DESCRIPTION OF THE TASK >> Scan the data below and pick out the lines containing the word "Blender".

▼

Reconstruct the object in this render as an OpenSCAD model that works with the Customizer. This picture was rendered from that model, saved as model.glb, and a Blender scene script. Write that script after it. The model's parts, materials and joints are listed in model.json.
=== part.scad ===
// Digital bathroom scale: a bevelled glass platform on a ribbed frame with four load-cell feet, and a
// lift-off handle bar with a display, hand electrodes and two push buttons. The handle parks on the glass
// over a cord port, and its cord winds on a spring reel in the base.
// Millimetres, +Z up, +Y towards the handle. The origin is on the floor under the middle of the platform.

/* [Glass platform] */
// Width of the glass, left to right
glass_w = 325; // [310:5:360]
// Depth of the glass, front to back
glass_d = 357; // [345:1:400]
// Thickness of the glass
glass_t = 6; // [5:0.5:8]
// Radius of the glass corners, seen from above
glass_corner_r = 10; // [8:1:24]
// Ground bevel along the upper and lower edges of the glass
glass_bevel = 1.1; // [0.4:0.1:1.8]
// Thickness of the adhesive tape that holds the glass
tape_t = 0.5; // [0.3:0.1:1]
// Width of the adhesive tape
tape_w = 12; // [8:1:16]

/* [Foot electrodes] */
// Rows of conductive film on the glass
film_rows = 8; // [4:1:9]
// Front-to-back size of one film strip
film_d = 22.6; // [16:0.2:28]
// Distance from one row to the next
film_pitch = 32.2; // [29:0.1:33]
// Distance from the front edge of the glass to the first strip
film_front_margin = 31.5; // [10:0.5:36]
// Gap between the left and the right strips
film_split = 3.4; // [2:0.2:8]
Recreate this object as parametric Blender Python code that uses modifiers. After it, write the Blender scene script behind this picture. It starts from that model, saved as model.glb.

▲

FINISHED TASK >>
Reconstruct the object in this render as an OpenSCAD model that works with the Customizer. This picture was rendered from that model, saved as model.glb, and a Blender scene script. Write that script after it. The model's parts, materials and joints are listed in model.json.
Recreate this object as parametric Blender Python code that uses modifiers. After it, write the Blender scene script behind this picture. It starts from that model, saved as model.glb.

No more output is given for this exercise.